Line 8, effective date. The date you want the election to take effect, inside the 75-days-back to 12-months-forward window.

Consent and signatures. A consent statement has to be signed by each member of the electing entity (or by an officer, manager, or member authorized to make the election). The bottom of the form holds the late-election relief representations used when filing under Rev. Proc. 2009-41.

The shape of the form, then, is a single page of identity and classification facts plus signatures. The hard part is never the typing; it is being sure the classification you are checking is the one you want to live with for five years, that everyone who has to consent has consented, and that the effective date is inside the window.

When Electing C-Corp Status Actually Makes Sense

Because the common live use of form 8832 is electing C-corporation treatment, it is worth being clear about when that is the right call, since for many profitable small businesses it is not. Default pass-through treatment (or an S election on the 2553) avoids the C corporation's defining drawback, which is the second layer of tax: a C corp pays the 21% federal corporate rate on its profit, and shareholders pay again on dividends.

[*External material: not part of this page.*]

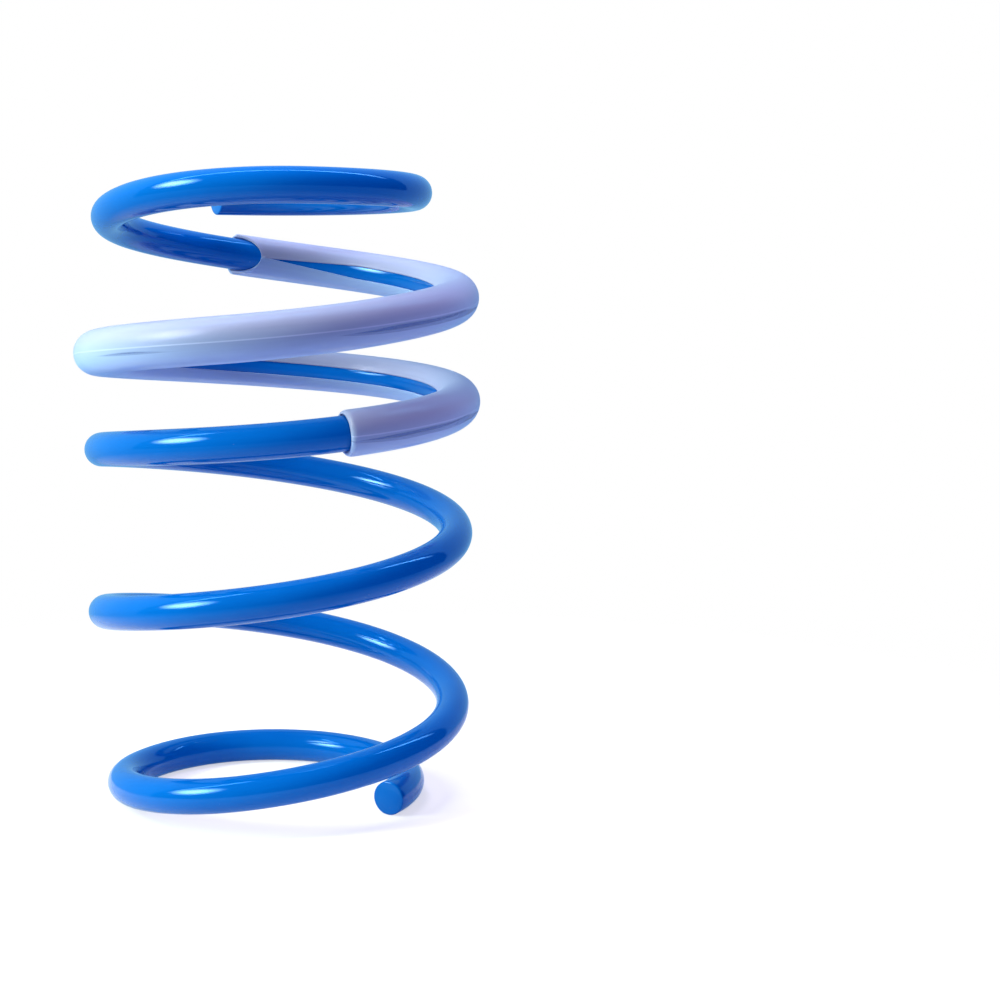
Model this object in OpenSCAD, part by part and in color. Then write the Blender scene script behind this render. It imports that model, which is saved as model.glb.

The cases where C-corp classification still wins are specific. Founders raising venture capital usually need a C corporation (most institutional investors will not hold LLC interests, and the standard Delaware C-corp is what term sheets assume). Businesses that intend to retain and reinvest earnings rather than distribute them can prefer the flat 21% rate to pass-through rates on income the owners never take home. And the Qualified Small Business Stock exclusion under section 1202, which can exempt a large slice of gain on a future sale, is available only for stock in a C corporation. If none of those describe you, the 8832-to-C-corp election is usually the wrong lever, and the Form 2553 S-election or the default pass-through treatment is the better fit.

How Good Form Fits Around the 8832

Form 8832 is an IRS election you file directly with the IRS, by mail or fax. A form builder does not file it for you, and you should be skeptical of any service that blurs "we helped you organize the information" into "we filed a federal tax election on your behalf." Where Good Form fits is upstream: gathering and confirming the facts the 8832 depends on before you complete it.

Good Form is a form builder used by small operations and finance teams to run the intake side of business and employment paperwork. It sits at the start of the same chain the federal forms run along: the SS-4 that issues the EIN, the W-9 the entity hands to clients, and the returns that follow once a classification is set. For the 8832 specifically, the work that goes wrong is rarely the form; it is confirming the current default classification, deciding the target classification you can defensibly keep for five years, collecting every owner's consent, and pinning an effective date inside the window. That verification is the intake Good Form is built for.

The Companion Template

The Good Form 8832 intake template (clone it here) is a pre-filing capture for everything the election needs. It collects the legal entity name and EIN exactly as they appear on the EIN record; the current entity type and its default classification; whether this is an initial classification or a change (the line 1 question that drives the 60-month lock); the target classification you are electing on line 6; the number of owners and their consent blocks; the intended effective date with a check against the 75-days-back to 12-months-forward window; a 60-month-limitation check; and a late-relief flag for Rev. Proc. 2009-41 with space for the reasonable-cause statement.

It does not file the 8832, and it does not change your classification. Only the IRS does that, in response to the form you send. What the template does is turn the election from a research project into a verification step: confirm the default you are leaving, choose the box you can live with for five years, collect the consents, set the effective date inside the window, and then complete and file the form. Form 8832 is one page, the choice it records is a five-year one, and the businesses that get it right are the ones that had the EIN, the consents, and the effective date lined up before they checked the box.